Sebastian took her brief case and coat. “How was your day?” he asked and then waited with the patience of a loyal dog because he really, truly, desperately wanted to know.
“Ok, I guess. I didn’t get fired or anything. I mean, I made it to work and got my stuff done. My boss liked some of it, I think.”
Sebastian knew he was staring at her too long but seemed unable to stop himself.
“Good,” he said.
“How was your’s? Find anything interesting?”she asked, guesturing around the room. “You cleaned up.”
Sebastian nodded. “I didn’t mean to. I just got curious and thought I could help by putting things into places.”
“Sure. Okay. Yeah. Thanks.”
And a long awkward moment that Sebastian wanted to be filled with kisses but as he leaned in toward Lana, she turned her face. “Let me get changed out of these work clothes. I hate carrying the day into my house. Feel like I’ve got the day’s dust on me. Be right back.”
And Sebastian liked the way she scampered to her bedroom like a small, frisky woodland creature. Such grace and beauty.
She closed the door. Sebastian admired her modesty.
Lana was gone only a few minutes but Sebastian felt each like a stitch through his heart.

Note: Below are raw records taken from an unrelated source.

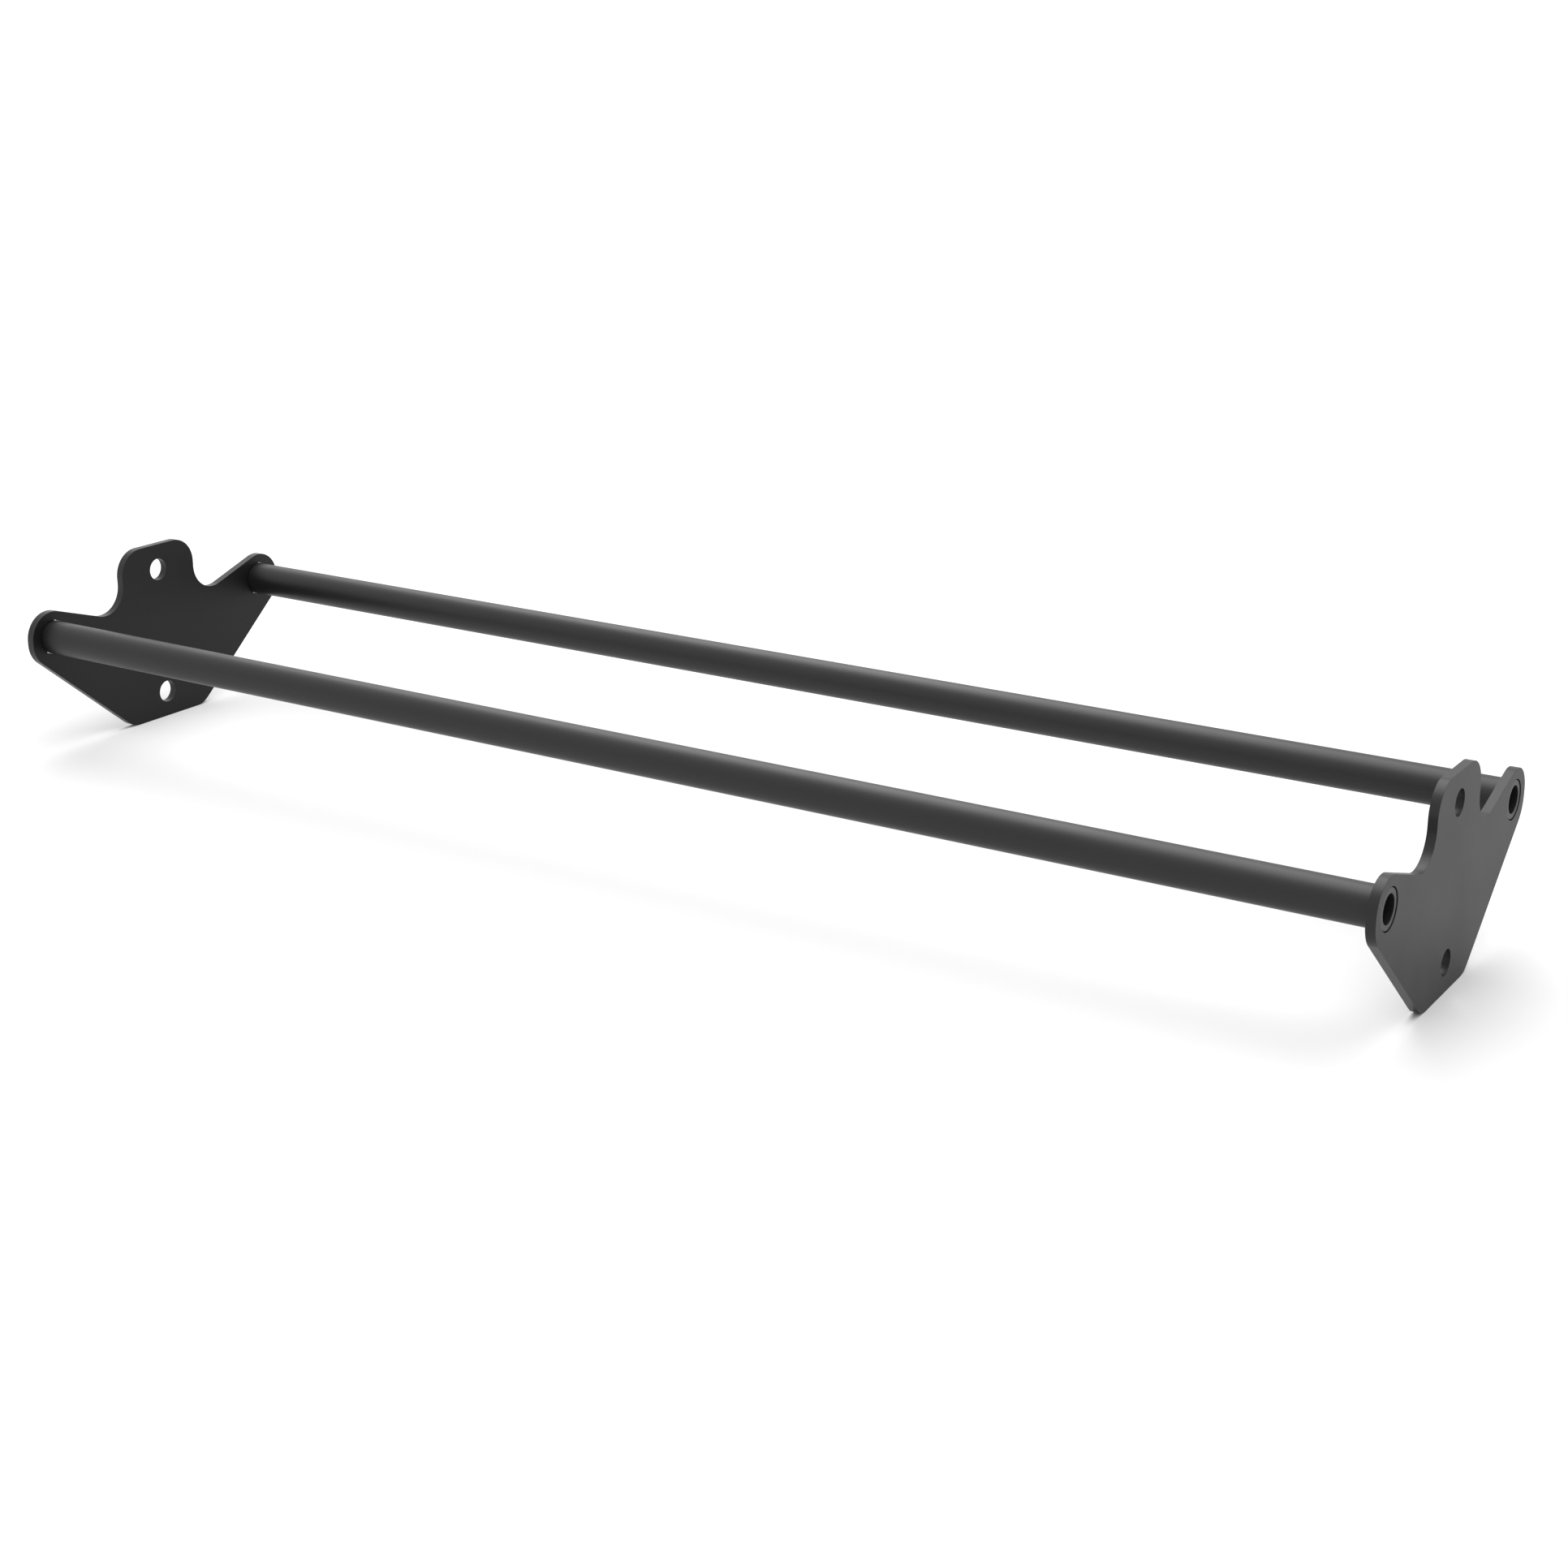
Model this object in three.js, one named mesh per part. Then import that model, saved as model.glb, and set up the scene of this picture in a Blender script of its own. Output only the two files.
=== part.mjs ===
// Double pull-up bar for a training rack. Two flat steel side plates stand at the ends and carry
// two parallel round bars. Each plate bolts through its two holes to the side of an upright.
// Units are millimetres. X runs along the bars, Y from the front bar to the rear bar, Z is up.
// The origin is midway between the plates, on the surface that their bottom edges stand on.
import * as THREE from "three";

// Overall frame
const OVERALL_LENGTH = 1056;
const PLATE_THICKNESS = 6;
const PLATE_HEIGHT = 140;

// Plate outline: a central tab as wide as the foot below it, and two arms that rise to the bars
const TAB_WIDTH = 75.6;
const ARM_TIP_OFFSET = 130.8;
const ARM_TIP_LOW = 77.8;
const ARM_TIP_HIGH = 117.6;
const ARM_ROOT_HEIGHT = 87.1;
const CORNER_RADIUS = 20;
const EDGE_BREAK = 0.4;

// Holes for the two bolts, one above the other on the tab's centre line
const BOLT_HOLE_DIAMETER = 17;
const BOLT_HOLE_HEIGHTS = [20, 120];

// Bars: round tubes set through clearance holes, their ends just below the plates' outer faces
const BAR_DIAMETER = 25;
const BAR_WALL = 3.5;
const BAR_AXIS_OFFSET = 110;
const BAR_AXIS_HEIGHT = 90;
const BAR_END_RECESS = 0.5;
const BAR_END_CHAMFER = 0.3;
const BAR_HOLE_CLEARANCE = 0.6;

// Weld runs: thin keys of metal in the ring-shaped gap round a bar, clear of its top and bottom
const WELD_GAP = 0.1;
const WELD_DEPTH = 1;
const WELD_ARC = THREE.MathUtils.degToRad(84);

// Facets
const CORNER_STEP = THREE.MathUtils.degToRad(6);
const BOLT_HOLE_SIDES = 40;
const BAR_SIDES = 60;

const BAR_RADIUS = BAR_DIAMETER / 2;
const BAR_BORE_RADIUS = BAR_RADIUS - BAR_WALL;
const BAR_HOLE_RADIUS = BAR_RADIUS + BAR_HOLE_CLEARANCE;
const BAR_LENGTH = OVERALL_LENGTH - 2 * BAR_END_RECESS;
const PLATE_CENTRE_X = (OVERALL_LENGTH - PLATE_THICKNESS) / 2;

const PLATES = [
  { side: "left", direction: -1 },
  { side: "right", direction: 1 },
];
const BARS = [
  { row: "front", direction: -1 },
  { row: "rear", direction: 1 },
];

const PLATE_COAT = { color: 0x2b2b2c, roughness: 0.5, metalness: 0 };
const BAR_COAT = { color: 0x2d2d2e, roughness: 0.45, metalness: 0 };
const WELD_METAL = { color: 0x232324, roughness: 0.6, metalness: 0 };

// Puts a named mesh with a material of its own at a place in the part
function addPiece(group, name, geometry, finish, position) {
  const piece = new THREE.Mesh(geometry, new THREE.MeshStandardMaterial(finish));
  piece.name = name;
  piece.position.copy(position);
  group.add(piece);
}

// The points of a closed outline whose corners are all rounded to one radius
function roundedOutline(corners, radius) {
  const points = [];
  corners.forEach((corner, index) => {
    const before = corners[(index + corners.length - 1) % corners.length];
    const after = corners[(index + 1) % corners.length];
    const arriving = corner.clone().sub(before).normalize();
    const leaving = after.clone().sub(corner).normalize();
    const turn = Math.atan2(arriving.cross(leaving), arriving.dot(leaving));
    const tangent = radius * Math.tan(Math.abs(turn) / 2);
    const start = corner.clone().addScaledVector(arriving, -tangent);
    const inward = new THREE.Vector2(-arriving.y, arriving.x).multiplyScalar(Math.sign(turn));
    const centre = start.clone().addScaledVector(inward, radius);
    const steps = Math.ceil(Math.abs(turn) / CORNER_STEP);
    for (let step = 0; step <= steps; step += 1) {
      points.push(start.clone().rotateAround(centre, (turn * step) / steps));
    }
  });
  return points;
}

// Points round a centre, evenly spaced between two angles
function arcPoints(centre, radius, from, to, steps) {
  return Array.from({ length: steps + 1 }, (_, step) => {
    const angle = from + ((to - from) * step) / steps;
    return new THREE.Vector2(Math.cos(angle), Math.sin(angle)).multiplyScalar(radius).add(centre);
  });
}

// A round hole, as a closed path of straight sides
function holePath(centre, radius, sides) {
  return new THREE.Path(arcPoints(centre, radius, 0, 2 * Math.PI, sides).slice(0, sides));
}

// The plate's sharp corners in Y and Z, counter-clockwise from the rear end of the foot
function plateCorners() {
  const rear = [
    new THREE.Vector2(TAB_WIDTH / 2, 0),
    new THREE.Vector2(ARM_TIP_OFFSET, ARM_TIP_LOW),
    new THREE.Vector2(ARM_TIP_OFFSET, ARM_TIP_HIGH),
    new THREE.Vector2(TAB_WIDTH / 2, ARM_ROOT_HEIGHT),
    new THREE.Vector2(TAB_WIDTH / 2, PLATE_HEIGHT),
  ];
  const front = rear.map((corner) => new THREE.Vector2(-corner.x, corner.y)).reverse();
  return [...rear, ...front];
}

// Extrudes a shape drawn in Y and Z along X, centred on its own middle
function extrudeAlongX(shape, length, edgeBreak) {
  const geometry = new THREE.ExtrudeGeometry(shape, {
    depth: length - 2 * edgeBreak,
    bevelEnabled: edgeBreak > 0,
    bevelThickness: edgeBreak,
    bevelSize: edgeBreak,
    bevelOffset: -edgeBreak,
    bevelSegments: 1,
  });
  geometry.translate(0, 0, edgeBreak - length / 2);
  geometry.applyMatrix4(new THREE.Matrix4().set(0, 0, 1, 0, 1, 0, 0, 0, 0, 1, 0, 0, 0, 0, 0, 1));
  return geometry;
}

// A side plate: its outline, the bolt holes and the holes for the bars, with every edge broken
function sidePlate() {
  const shape = new THREE.Shape(roundedOutline(plateCorners(), CORNER_RADIUS));
  for (const height of BOLT_HOLE_HEIGHTS) {
    const centre = new THREE.Vector2(0, height);
    shape.holes.push(holePath(centre, BOLT_HOLE_DIAMETER / 2, BOLT_HOLE_SIDES));
  }
  for (const { direction } of BARS) {
    const centre = new THREE.Vector2(direction * BAR_AXIS_OFFSET, BAR_AXIS_HEIGHT);
    shape.holes.push(holePath(centre, BAR_HOLE_RADIUS, BAR_SIDES));
  }
  return extrudeAlongX(shape, PLATE_THICKNESS, EDGE_BREAK);
}

// A bar: an open tube whose end edges are chamfered inside and out
function bar() {
  const end = BAR_LENGTH / 2;
  const halfSection = [
    new THREE.Vector2(BAR_RADIUS, end - BAR_END_CHAMFER),
    new THREE.Vector2(BAR_RADIUS - BAR_END_CHAMFER, end),
    new THREE.Vector2(BAR_BORE_RADIUS + BAR_END_CHAMFER, end),
    new THREE.Vector2(BAR_BORE_RADIUS, end - BAR_END_CHAMFER),
  ];
  const otherHalf = halfSection.map((point) => new THREE.Vector2(point.x, -point.y)).reverse();
  const section = [...halfSection, ...otherHalf, halfSection[0]];
  return new THREE.LatheGeometry(section, BAR_SIDES).rotateZ(-Math.PI / 2);
}

// A weld run: part of a ring between a bar and its hole, on the side that the direction gives
function weldRun(direction) {
  const middle = direction > 0 ? 0 : Math.PI;
  const steps = Math.round((WELD_ARC / (2 * Math.PI)) * BAR_SIDES);
  const centre = new THREE.Vector2(0, 0);
  const from = middle - WELD_ARC / 2;
  const to = middle + WELD_ARC / 2;
  const outside = arcPoints(centre, BAR_HOLE_RADIUS - WELD_GAP, from, to, steps);
  const inside = arcPoints(centre, BAR_RADIUS + WELD_GAP, to, from, steps);
  return extrudeAlongX(new THREE.Shape([...outside, ...inside]), PLATE_THICKNESS - 2 * WELD_DEPTH, 0);
}

const pullUpBar = new THREE.Group();
for (const plate of PLATES) {
  const plateX = plate.direction * PLATE_CENTRE_X;
  const middle = new THREE.Vector3(plateX, 0, 0);
  addPiece(pullUpBar, `${plate.side}_side_plate`, sidePlate(), PLATE_COAT, middle);
  for (const { row, direction } of BARS) {
    const joint = new THREE.Vector3(plateX, direction * BAR_AXIS_OFFSET, BAR_AXIS_HEIGHT);
    const name = `${plate.side}_${row}_weld`;
    addPiece(pullUpBar, `${name}_outer`, weldRun(direction), WELD_METAL, joint);
    addPiece(pullUpBar, `${name}_inner`, weldRun(-direction), WELD_METAL, joint);
  }
}
for (const { row, direction } of BARS) {
  const axis = new THREE.Vector3(0, direction * BAR_AXIS_OFFSET, BAR_AXIS_HEIGHT);
  addPiece(pullUpBar, `${row}_bar`, bar(), BAR_COAT, axis);
}

export default pullUpBar;
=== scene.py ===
# Looks of a double pull-up bar for a training rack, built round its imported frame.
# Units are metres, in the part's own frame: X along the bars, Y from front to rear, Z up.
import math

import bpy
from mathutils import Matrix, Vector
from mathutils.geometry import tessellate_polygon


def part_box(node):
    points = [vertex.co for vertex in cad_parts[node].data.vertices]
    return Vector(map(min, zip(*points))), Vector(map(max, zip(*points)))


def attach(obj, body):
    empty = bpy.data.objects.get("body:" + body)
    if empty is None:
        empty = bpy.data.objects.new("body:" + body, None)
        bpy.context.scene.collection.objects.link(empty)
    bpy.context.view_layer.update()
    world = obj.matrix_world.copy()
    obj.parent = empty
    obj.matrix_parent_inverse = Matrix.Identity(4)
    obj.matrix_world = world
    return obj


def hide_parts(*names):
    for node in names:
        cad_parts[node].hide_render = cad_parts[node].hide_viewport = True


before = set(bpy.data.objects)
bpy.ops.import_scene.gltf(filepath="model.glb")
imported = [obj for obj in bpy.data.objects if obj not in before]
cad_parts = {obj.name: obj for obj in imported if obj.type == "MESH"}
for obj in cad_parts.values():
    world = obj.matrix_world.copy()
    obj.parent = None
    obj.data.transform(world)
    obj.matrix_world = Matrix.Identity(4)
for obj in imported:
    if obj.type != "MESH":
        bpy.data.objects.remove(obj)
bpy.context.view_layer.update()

BODY = "root"
MM = 0.001

# Sizes of the CAD part that its boxes don't tell
TAB_HALF_WIDTH = 37.8 * MM
ARM_TIP_LOW = 77.8 * MM
ARM_TIP_HIGH = 117.6 * MM
ARM_ROOT_HEIGHT = 87.1 * MM
CORNER_RADIUS = 20 * MM
BOLT_HOLE_RADIUS = 8.5 * MM
BOLT_HOLE_HEIGHTS = (20 * MM, 120 * MM)
BAR_HOLE_CLEARANCE = 0.6 * MM
BAR_WALL = 3.5 * MM

# Edges and fineness of the visible surfaces
PLATE_EDGE_RADIUS = 0.15 * MM
BAR_EDGE_RADIUS = 0.3 * MM
EDGE_STEPS = 4
CORNER_STEP = math.radians(2)
HOLE_SIDES = 120
BAR_SIDES = 192

# Weld runs: rippled along the arc and fused into the bar and the plate. The end share is how much of
# the section's area is left at the very ends, and a corner power under 1 squares the section's corners.
WELD_FUSION = 0.15 * MM
WELD_RIPPLE_PITCH = 0.9 * MM
WELD_RIPPLE_HEIGHT = 0.18 * MM
WELD_END_TAPER = 1.6 * MM
WELD_END_SHARE = 0.02
WELD_CORNER_POWER = 0.5
WELD_STEPS = 160
WELD_SECTION_POINTS = 16

# Powder coat: the grey tone, index of refraction and roughness of each surface
PLATE_TONE = 0.0025
PLATE_IOR = 1.33
PLATE_ROUGHNESS = 0.455
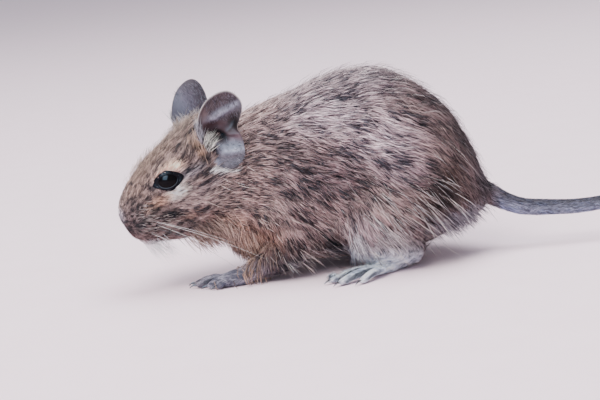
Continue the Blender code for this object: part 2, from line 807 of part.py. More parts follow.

The day had passed. Daylight was gone and the city outside was lit by artificial light. In his hundreds of years among humans, Sebastian most loved cities and the clever ways they pushed against the needless limits of nature. Conjuring light and sound where nature would have none. It was a wonder of innovation and creativity. Being in the city, Sebastian felt most like Lana, as if there was very little difference between them. Sebastian felt human.